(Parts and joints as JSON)
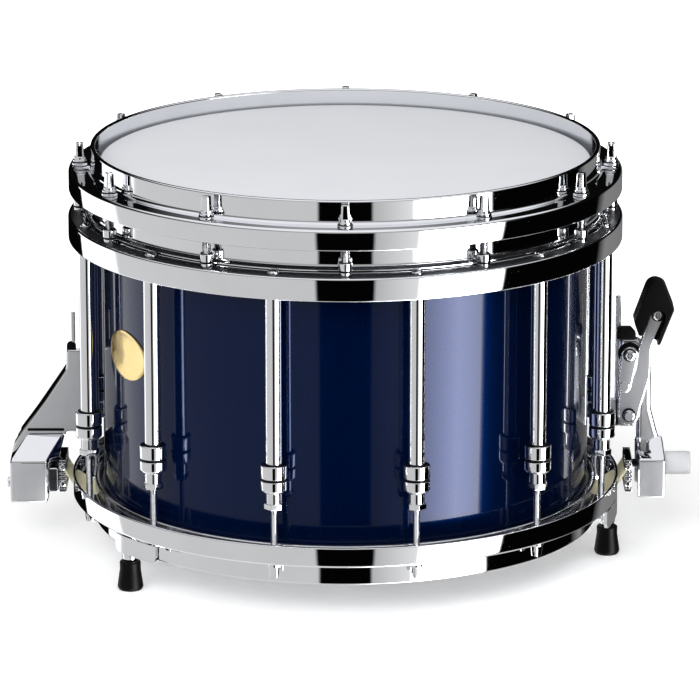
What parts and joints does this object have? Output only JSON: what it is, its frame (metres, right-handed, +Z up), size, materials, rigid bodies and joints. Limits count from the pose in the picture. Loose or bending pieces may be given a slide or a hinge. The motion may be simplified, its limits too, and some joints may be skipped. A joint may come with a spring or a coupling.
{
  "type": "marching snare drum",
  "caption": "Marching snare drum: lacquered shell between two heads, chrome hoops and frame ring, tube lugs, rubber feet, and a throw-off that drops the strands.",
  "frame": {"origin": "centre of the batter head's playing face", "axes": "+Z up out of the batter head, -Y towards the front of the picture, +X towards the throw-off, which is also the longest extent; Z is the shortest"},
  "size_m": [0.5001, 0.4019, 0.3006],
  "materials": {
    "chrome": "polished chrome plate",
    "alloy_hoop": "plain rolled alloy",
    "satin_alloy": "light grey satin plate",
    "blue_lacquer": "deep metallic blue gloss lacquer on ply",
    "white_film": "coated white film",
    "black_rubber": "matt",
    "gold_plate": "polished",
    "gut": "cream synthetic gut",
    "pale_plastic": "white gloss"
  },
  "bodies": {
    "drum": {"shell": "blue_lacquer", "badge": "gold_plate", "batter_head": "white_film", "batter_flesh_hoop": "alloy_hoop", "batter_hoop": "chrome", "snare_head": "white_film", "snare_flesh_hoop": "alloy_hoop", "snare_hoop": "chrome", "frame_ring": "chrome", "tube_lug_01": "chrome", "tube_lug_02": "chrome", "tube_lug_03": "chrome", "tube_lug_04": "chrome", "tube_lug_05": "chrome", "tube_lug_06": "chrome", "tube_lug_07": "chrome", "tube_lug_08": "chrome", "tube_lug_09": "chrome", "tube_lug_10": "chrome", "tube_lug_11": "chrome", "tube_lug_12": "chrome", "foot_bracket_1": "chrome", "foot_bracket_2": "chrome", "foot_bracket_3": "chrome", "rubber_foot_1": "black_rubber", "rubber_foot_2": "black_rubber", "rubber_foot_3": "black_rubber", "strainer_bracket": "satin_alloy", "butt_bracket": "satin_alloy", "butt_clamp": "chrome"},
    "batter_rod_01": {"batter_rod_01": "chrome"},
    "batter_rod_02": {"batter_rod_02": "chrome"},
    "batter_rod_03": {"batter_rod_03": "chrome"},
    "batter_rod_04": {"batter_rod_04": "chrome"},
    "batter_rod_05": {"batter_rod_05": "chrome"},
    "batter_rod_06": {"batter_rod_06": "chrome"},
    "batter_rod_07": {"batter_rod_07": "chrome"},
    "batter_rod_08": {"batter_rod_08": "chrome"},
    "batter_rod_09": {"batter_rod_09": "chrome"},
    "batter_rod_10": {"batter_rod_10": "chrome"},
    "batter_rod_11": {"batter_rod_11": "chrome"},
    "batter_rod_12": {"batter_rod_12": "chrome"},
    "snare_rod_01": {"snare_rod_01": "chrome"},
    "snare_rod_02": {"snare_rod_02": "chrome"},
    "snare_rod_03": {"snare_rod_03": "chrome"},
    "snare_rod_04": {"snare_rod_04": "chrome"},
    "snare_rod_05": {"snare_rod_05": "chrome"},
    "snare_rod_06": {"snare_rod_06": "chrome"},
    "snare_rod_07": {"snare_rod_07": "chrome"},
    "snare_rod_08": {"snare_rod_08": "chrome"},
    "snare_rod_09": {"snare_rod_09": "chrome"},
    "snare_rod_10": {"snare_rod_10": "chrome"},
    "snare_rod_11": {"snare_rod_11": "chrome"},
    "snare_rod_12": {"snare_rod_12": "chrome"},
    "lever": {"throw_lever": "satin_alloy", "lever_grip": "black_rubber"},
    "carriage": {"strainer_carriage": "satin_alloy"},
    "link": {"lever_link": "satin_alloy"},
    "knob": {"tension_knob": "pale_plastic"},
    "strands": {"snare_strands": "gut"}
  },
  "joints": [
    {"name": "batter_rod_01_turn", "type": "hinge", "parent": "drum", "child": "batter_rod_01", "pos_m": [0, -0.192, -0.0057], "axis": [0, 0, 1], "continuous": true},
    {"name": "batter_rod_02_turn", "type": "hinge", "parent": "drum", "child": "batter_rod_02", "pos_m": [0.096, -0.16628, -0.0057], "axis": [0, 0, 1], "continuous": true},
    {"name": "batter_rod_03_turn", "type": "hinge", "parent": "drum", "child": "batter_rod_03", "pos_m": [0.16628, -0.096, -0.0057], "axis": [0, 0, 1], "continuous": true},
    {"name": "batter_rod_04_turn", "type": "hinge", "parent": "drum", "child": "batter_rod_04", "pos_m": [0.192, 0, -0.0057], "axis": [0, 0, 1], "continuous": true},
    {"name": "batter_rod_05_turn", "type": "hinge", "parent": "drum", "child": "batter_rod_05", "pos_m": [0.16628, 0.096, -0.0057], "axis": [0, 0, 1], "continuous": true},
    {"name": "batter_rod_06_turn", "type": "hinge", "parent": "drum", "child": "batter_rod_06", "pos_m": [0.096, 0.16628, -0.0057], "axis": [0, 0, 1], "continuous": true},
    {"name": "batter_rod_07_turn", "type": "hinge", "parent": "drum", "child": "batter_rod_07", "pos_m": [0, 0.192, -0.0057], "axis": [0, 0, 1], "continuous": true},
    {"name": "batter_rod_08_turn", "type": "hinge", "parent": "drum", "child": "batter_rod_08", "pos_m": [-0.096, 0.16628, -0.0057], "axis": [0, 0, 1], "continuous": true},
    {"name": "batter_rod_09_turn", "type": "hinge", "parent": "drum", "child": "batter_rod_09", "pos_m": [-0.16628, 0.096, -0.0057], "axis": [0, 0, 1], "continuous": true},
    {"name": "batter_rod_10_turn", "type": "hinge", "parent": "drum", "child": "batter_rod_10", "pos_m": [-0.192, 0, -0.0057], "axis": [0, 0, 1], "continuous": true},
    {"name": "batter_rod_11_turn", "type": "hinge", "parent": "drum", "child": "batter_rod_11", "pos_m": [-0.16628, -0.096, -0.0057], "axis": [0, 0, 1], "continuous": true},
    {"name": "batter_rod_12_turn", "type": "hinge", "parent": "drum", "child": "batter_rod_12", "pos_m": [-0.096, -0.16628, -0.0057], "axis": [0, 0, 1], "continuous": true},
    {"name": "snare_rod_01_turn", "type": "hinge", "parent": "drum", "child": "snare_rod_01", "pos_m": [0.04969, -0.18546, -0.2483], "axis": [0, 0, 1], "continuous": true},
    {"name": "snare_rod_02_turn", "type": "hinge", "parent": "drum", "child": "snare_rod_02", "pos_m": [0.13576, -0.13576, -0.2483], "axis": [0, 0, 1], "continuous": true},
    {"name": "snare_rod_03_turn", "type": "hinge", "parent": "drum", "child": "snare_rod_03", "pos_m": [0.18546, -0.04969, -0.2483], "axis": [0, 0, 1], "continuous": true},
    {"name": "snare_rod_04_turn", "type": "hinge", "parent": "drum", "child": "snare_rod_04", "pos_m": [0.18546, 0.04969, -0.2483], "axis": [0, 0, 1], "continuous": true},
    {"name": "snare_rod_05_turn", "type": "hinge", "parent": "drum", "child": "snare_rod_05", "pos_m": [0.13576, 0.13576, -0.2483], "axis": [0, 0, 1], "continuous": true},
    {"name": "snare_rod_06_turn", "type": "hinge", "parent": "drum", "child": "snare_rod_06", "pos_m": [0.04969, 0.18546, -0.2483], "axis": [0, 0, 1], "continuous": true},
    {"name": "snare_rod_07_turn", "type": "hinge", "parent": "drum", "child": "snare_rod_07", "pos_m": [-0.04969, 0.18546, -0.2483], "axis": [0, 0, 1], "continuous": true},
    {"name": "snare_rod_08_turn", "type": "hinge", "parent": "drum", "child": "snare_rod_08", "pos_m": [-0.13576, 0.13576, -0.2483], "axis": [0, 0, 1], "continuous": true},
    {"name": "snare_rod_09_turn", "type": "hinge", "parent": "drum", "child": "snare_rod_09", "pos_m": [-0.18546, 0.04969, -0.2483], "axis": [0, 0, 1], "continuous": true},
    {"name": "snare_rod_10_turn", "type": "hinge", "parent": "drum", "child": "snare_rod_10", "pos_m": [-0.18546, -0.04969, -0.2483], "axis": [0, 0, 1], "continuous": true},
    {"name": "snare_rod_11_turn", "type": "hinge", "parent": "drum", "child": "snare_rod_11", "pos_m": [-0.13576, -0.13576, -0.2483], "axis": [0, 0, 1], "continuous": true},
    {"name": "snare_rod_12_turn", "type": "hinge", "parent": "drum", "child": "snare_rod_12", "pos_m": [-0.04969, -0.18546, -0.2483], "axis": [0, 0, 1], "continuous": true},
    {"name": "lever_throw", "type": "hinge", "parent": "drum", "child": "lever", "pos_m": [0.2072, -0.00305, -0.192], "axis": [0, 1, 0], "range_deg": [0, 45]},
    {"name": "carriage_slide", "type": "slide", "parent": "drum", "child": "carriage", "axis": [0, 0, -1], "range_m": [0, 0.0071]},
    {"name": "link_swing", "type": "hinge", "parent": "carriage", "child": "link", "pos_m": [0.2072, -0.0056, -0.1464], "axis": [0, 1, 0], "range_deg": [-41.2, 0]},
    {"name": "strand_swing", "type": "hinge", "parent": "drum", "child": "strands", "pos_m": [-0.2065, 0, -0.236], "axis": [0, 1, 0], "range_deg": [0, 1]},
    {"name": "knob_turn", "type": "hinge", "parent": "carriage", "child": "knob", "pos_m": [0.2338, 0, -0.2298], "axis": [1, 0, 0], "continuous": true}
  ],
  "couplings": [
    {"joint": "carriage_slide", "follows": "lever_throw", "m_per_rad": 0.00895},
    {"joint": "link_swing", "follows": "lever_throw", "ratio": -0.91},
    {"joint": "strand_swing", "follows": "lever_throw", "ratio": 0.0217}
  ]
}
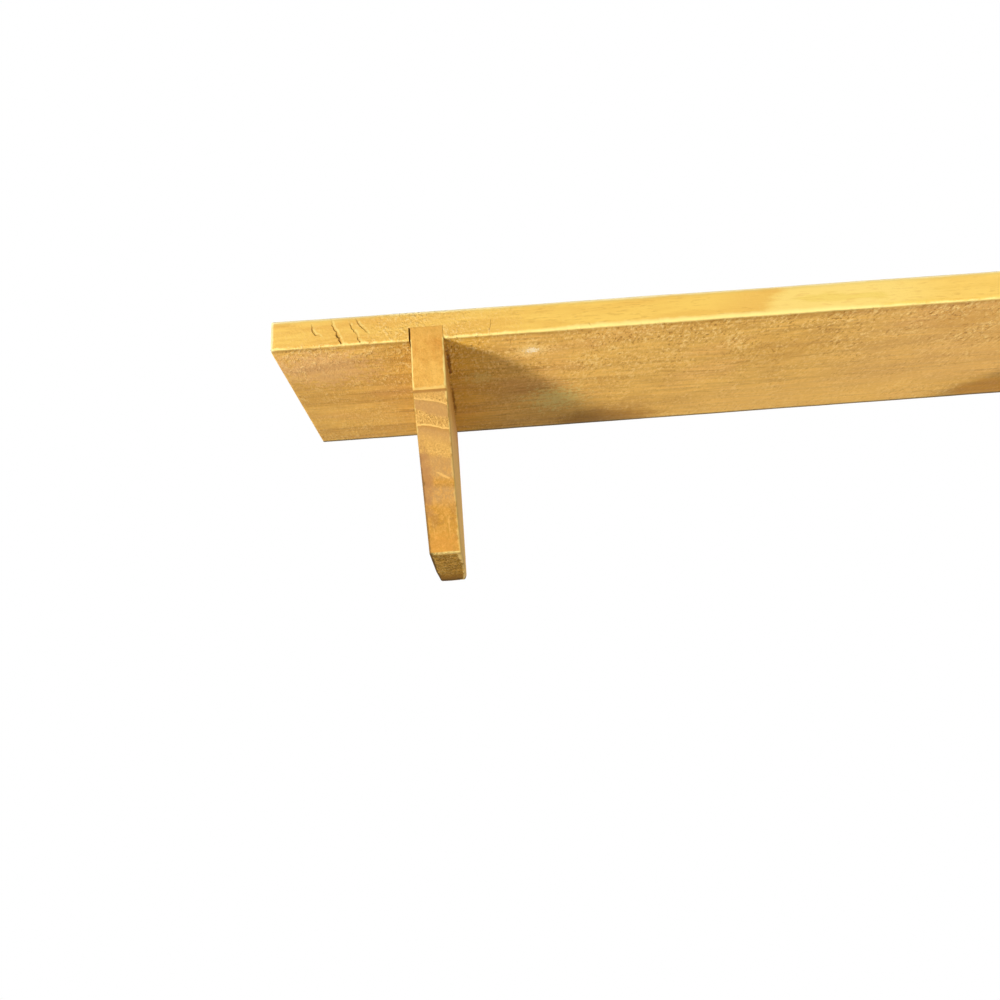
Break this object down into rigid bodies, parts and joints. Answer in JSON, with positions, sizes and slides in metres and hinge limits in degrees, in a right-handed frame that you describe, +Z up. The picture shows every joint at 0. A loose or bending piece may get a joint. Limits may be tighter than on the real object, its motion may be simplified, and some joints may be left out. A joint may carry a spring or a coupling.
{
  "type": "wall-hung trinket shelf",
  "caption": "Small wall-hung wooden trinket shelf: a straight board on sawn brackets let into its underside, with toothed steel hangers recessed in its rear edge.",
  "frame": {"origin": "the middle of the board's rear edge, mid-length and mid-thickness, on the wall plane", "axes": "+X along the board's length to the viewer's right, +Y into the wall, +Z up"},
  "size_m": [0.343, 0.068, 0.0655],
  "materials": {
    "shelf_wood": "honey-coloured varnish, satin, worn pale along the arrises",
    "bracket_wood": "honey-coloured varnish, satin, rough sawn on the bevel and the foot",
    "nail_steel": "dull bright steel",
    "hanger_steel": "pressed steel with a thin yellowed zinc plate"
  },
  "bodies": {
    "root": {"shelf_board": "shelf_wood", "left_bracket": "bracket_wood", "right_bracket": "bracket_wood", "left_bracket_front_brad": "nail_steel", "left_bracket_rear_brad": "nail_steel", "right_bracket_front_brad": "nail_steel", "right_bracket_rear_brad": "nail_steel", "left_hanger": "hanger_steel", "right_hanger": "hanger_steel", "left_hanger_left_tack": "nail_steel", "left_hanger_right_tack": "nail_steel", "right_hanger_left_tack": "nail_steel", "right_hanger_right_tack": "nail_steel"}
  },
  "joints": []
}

* Written instruction *
Copy every single line of the material above that holds "metres".

* The completed task *
What parts and joints does this object have? Output only JSON: what it is, its frame (metres, right-handed, +Z up), size, materials, rigid bodies and joints. Limits count from the pose in the picture. Loose or bending pieces may be given a slide or a hinge. The motion may be simplified, its limits too, and some joints may be skipped. A joint may come with a spring or a coupling.
Break this object down into rigid bodies, parts and joints. Answer in JSON, with positions, sizes and slides in metres and hinge limits in degrees, in a right-handed frame that you describe, +Z up. The picture shows every joint at 0. A loose or bending piece may get a joint. Limits may be tighter than on the real object, its motion may be simplified, and some joints may be left out. A joint may carry a spring or a coupling.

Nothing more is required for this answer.